• [Task statement] Output every line of the data exactly as it appears.

• [Material]
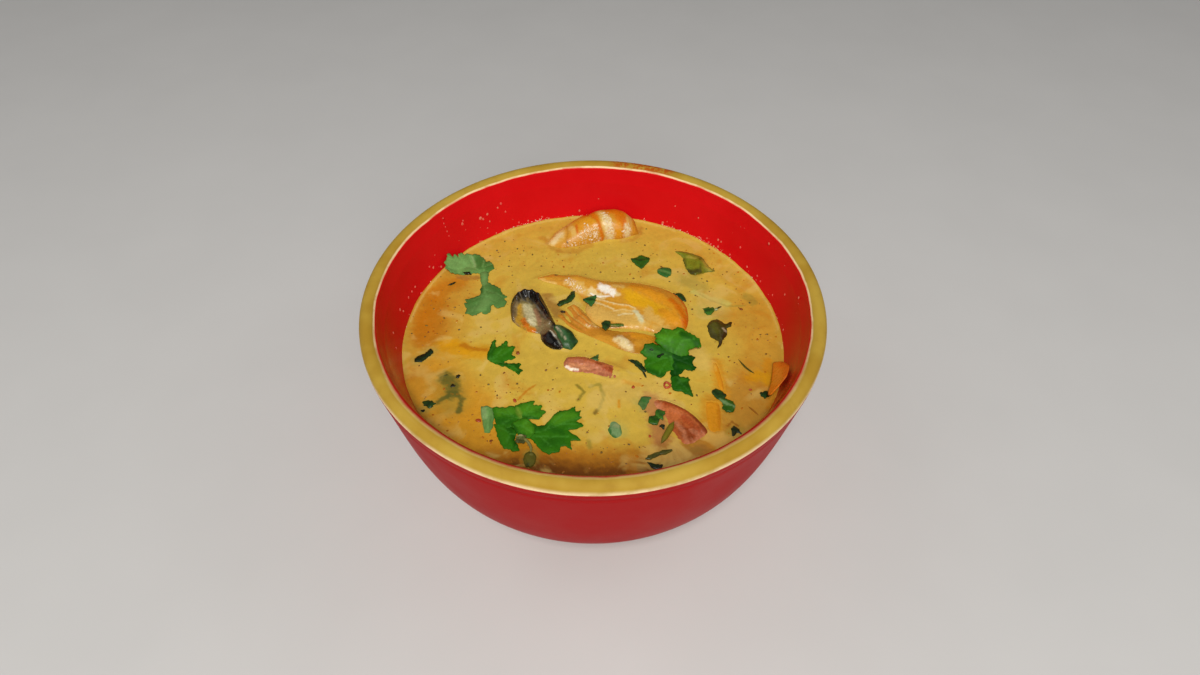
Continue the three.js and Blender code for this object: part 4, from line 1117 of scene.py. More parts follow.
# %% Coriander at the right, resting on a prawn
RIGHT_TOP = [(24.7, -4.8), (26.5, -3.9), (28.2, -1.5), (30.3, -1.8), (32.2, -2.5), (34.4, -0.9),
    (36.5, -1.3), (37.7, -2.9), (39.5, -4.3), (41.3, -5.6), (43.1, -7), (43.6, -8.3), (43.5, -9.6),
    (41, -9.8), (39.3, -10.2), (38.5, -11), (38.6, -12.3), (36.3, -13), (32, -12.7), (29.1, -11.6),
    (27.8, -10.3), (25.7, -8.8), (24.9, -8.1), (25.5, -6.9)]
RIGHT_LEFT = [(20.6, -9.5), (24, -9), (26.3, -9.6), (29.1, -10.4), (32.4, -12.1), (32.7, -15.8), (32, -19.7),
    (30.4, -20), (28.7, -21.6), (27.6, -23.4), (26, -23.7), (23.6, -22.2), (21.7, -21.4), (20.6, -18.6),
    (20.5, -15.6), (21.5, -13.9), (18.9, -12), (20.4, -10.6)]
RIGHT_RIGHT = [(30.7, -12.2), (36.3, -12.2), (38.6, -12.4), (41, -13.1), (40, -15.5), (40.2, -17.4),
    (41.2, -18.3), (40.1, -19.9), (38, -20.1), (37, -19.2), (35.2, -21.3), (32.8, -23.1), (31.1, -24),
    (30.6, -21.9), (30.6, -18.6)]
RIGHT_BOTTOM = [(30.7, -23.6), (32.9, -22.5), (34.5, -23.4), (36.3, -23.6), (37.8, -23.9), (37.7, -26.6),
    (38.1, -30), (38.8, -33.1), (36.1, -32.2), (34.1, -30.8), (31.6, -30.4), (30.8, -29.2), (30.7, -26.6)]
RIGHT_STALK = (31.6, -13.4)
PRAWN_EDGE = (30, -15)
PRAWN_STEP = 4.65
PRAWN_STEP_WIDTH = 9.0
PRAWN_STEP_HEADING = math.radians(95)


def over_prawn(lift):
    def height(flat):
        way = (flat - PRAWN_EDGE) @ [math.cos(PRAWN_STEP_HEADING), math.sin(PRAWN_STEP_HEADING)]
        return lift + PRAWN_STEP * blend(0, PRAWN_STEP_WIDTH, way)
    return height

# %% Lobes of the leaf at the right
right_lobes = [leaf("right_top", RIGHT_TOP, [[RIGHT_STALK, (31, -8), (29.4, -3)], [(31, -8), (35.5, -2.8)],
    [RIGHT_STALK, (36, -8), (41, -7)], [(31, -8.6), (26.5, -6.4)]], over_prawn(0.95), LEAF_FRESH,
    [(LEAF_BRIGHT, 2.8, 0.85, [(28, -6), (33, -5)]), (LEAF_DARK, 1.6, 0.85, [(36, -5), (42, -8.4)]),
    (LEAF_GREEN, 1.2, 0.8, [(28, -10.6), (33, -12)])], 74),
    leaf("right_left", RIGHT_LEFT, [[RIGHT_STALK, (27.5, -14.5), (21.6, -17.6)],
    [RIGHT_STALK, (28, -18), (26, -22.4)], [RIGHT_STALK, (26, -12), (20, -11.4)],
    [RIGHT_STALK, (31.4, -18)]], over_prawn(0.85), LEAF_MIDDLE,
    [(LEAF_DARK, 1.8, 0.8, [(21, -10.6), (28, -11.6), (31, -13)]),
    (LEAF_FRESH, 2.6, 0.8, [(25, -18), (29, -17)]), (LEAF_DARK, 1.4, 0.8, [(21.4, -20), (27, -22.8)])], 75),
    leaf("right_right", RIGHT_RIGHT, [[RIGHT_STALK, (35.5, -15.5), (39.5, -17.6)],
    [RIGHT_STALK, (33, -18), (32.4, -22)], [(34, -15), (39, -13.6)]], over_prawn(0.7), LEAF_DEEP,
    [(LEAF_DEEP, 1.8, 0.85, [(34, -14), (39, -14.4)]), (LEAF_GREEN, 1.8, 0.7, [(34, -18), (38, -18.4)])],
    76),
    leaf("right_bottom", RIGHT_BOTTOM,
    [[(33.4, -23.4), (34.4, -27), (37.6, -31.8)], [(34, -26), (31.6, -29)], [(34, -26), (37, -25)]],
    flat_at(0.7), LEAF_GREEN,
    [(LEAF_DARK, 1.1, 0.9, [(32.6, -25.4), (36.6, -28.6)]), (LEAF_FRESH, 1.6, 0.7, [(35.6, -25)])], 77)]
hand_in(merged("coriander_right_leaf", right_lobes), "coriander", "coriander_right")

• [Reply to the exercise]
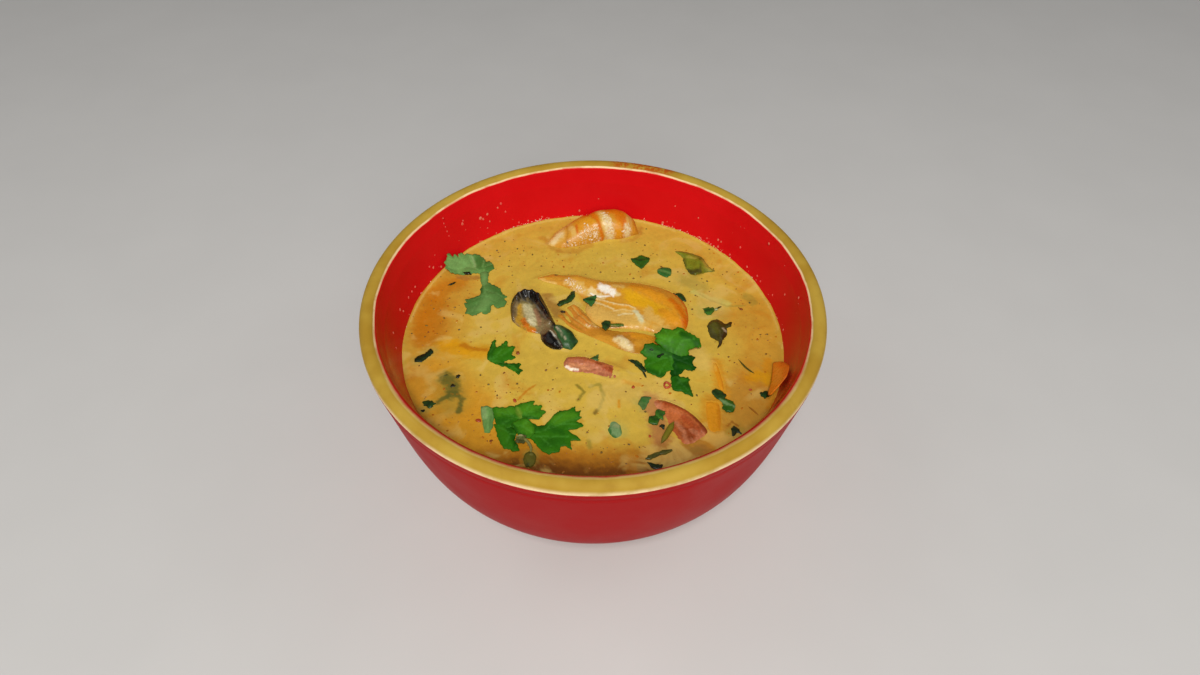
Continue the three.js and Blender code for this object: part 4, from line 1117 of scene.py. More parts follow.
# %% Coriander at the right, resting on a prawn
RIGHT_TOP = [(24.7, -4.8), (26.5, -3.9), (28.2, -1.5), (30.3, -1.8), (32.2, -2.5), (34.4, -0.9),
    (36.5, -1.3), (37.7, -2.9), (39.5, -4.3), (41.3, -5.6), (43.1, -7), (43.6, -8.3), (43.5, -9.6),
    (41, -9.8), (39.3, -10.2), (38.5, -11), (38.6, -12.3), (36.3, -13), (32, -12.7), (29.1, -11.6),
    (27.8, -10.3), (25.7, -8.8), (24.9, -8.1), (25.5, -6.9)]
RIGHT_LEFT = [(20.6, -9.5), (24, -9), (26.3, -9.6), (29.1, -10.4), (32.4, -12.1), (32.7, -15.8), (32, -19.7),
    (30.4, -20), (28.7, -21.6), (27.6, -23.4), (26, -23.7), (23.6, -22.2), (21.7, -21.4), (20.6, -18.6),
    (20.5, -15.6), (21.5, -13.9), (18.9, -12), (20.4, -10.6)]
RIGHT_RIGHT = [(30.7, -12.2), (36.3, -12.2), (38.6, -12.4), (41, -13.1), (40, -15.5), (40.2, -17.4),
    (41.2, -18.3), (40.1, -19.9), (38, -20.1), (37, -19.2), (35.2, -21.3), (32.8, -23.1), (31.1, -24),
    (30.6, -21.9), (30.6, -18.6)]
RIGHT_BOTTOM = [(30.7, -23.6), (32.9, -22.5), (34.5, -23.4), (36.3, -23.6), (37.8, -23.9), (37.7, -26.6),
    (38.1, -30), (38.8, -33.1), (36.1, -32.2), (34.1, -30.8), (31.6, -30.4), (30.8, -29.2), (30.7, -26.6)]
RIGHT_STALK = (31.6, -13.4)
PRAWN_EDGE = (30, -15)
PRAWN_STEP = 4.65
PRAWN_STEP_WIDTH = 9.0
PRAWN_STEP_HEADING = math.radians(95)


def over_prawn(lift):
    def height(flat):
        way = (flat - PRAWN_EDGE) @ [math.cos(PRAWN_STEP_HEADING), math.sin(PRAWN_STEP_HEADING)]
        return lift + PRAWN_STEP * blend(0, PRAWN_STEP_WIDTH, way)
    return height

# %% Lobes of the leaf at the right
right_lobes = [leaf("right_top", RIGHT_TOP, [[RIGHT_STALK, (31, -8), (29.4, -3)], [(31, -8), (35.5, -2.8)],
    [RIGHT_STALK, (36, -8), (41, -7)], [(31, -8.6), (26.5, -6.4)]], over_prawn(0.95), LEAF_FRESH,
    [(LEAF_BRIGHT, 2.8, 0.85, [(28, -6), (33, -5)]), (LEAF_DARK, 1.6, 0.85, [(36, -5), (42, -8.4)]),
    (LEAF_GREEN, 1.2, 0.8, [(28, -10.6), (33, -12)])], 74),
    leaf("right_left", RIGHT_LEFT, [[RIGHT_STALK, (27.5, -14.5), (21.6, -17.6)],
    [RIGHT_STALK, (28, -18), (26, -22.4)], [RIGHT_STALK, (26, -12), (20, -11.4)],
    [RIGHT_STALK, (31.4, -18)]], over_prawn(0.85), LEAF_MIDDLE,
    [(LEAF_DARK, 1.8, 0.8, [(21, -10.6), (28, -11.6), (31, -13)]),
    (LEAF_FRESH, 2.6, 0.8, [(25, -18), (29, -17)]), (LEAF_DARK, 1.4, 0.8, [(21.4, -20), (27, -22.8)])], 75),
    leaf("right_right", RIGHT_RIGHT, [[RIGHT_STALK, (35.5, -15.5), (39.5, -17.6)],
    [RIGHT_STALK, (33, -18), (32.4, -22)], [(34, -15), (39, -13.6)]], over_prawn(0.7), LEAF_DEEP,
    [(LEAF_DEEP, 1.8, 0.85, [(34, -14), (39, -14.4)]), (LEAF_GREEN, 1.8, 0.7, [(34, -18), (38, -18.4)])],
    76),
    leaf("right_bottom", RIGHT_BOTTOM,
    [[(33.4, -23.4), (34.4, -27), (37.6, -31.8)], [(34, -26), (31.6, -29)], [(34, -26), (37, -25)]],
    flat_at(0.7), LEAF_GREEN,
    [(LEAF_DARK, 1.1, 0.9, [(32.6, -25.4), (36.6, -28.6)]), (LEAF_FRESH, 1.6, 0.7, [(35.6, -25)])], 77)]
hand_in(merged("coriander_right_leaf", right_lobes), "coriander", "coriander_right")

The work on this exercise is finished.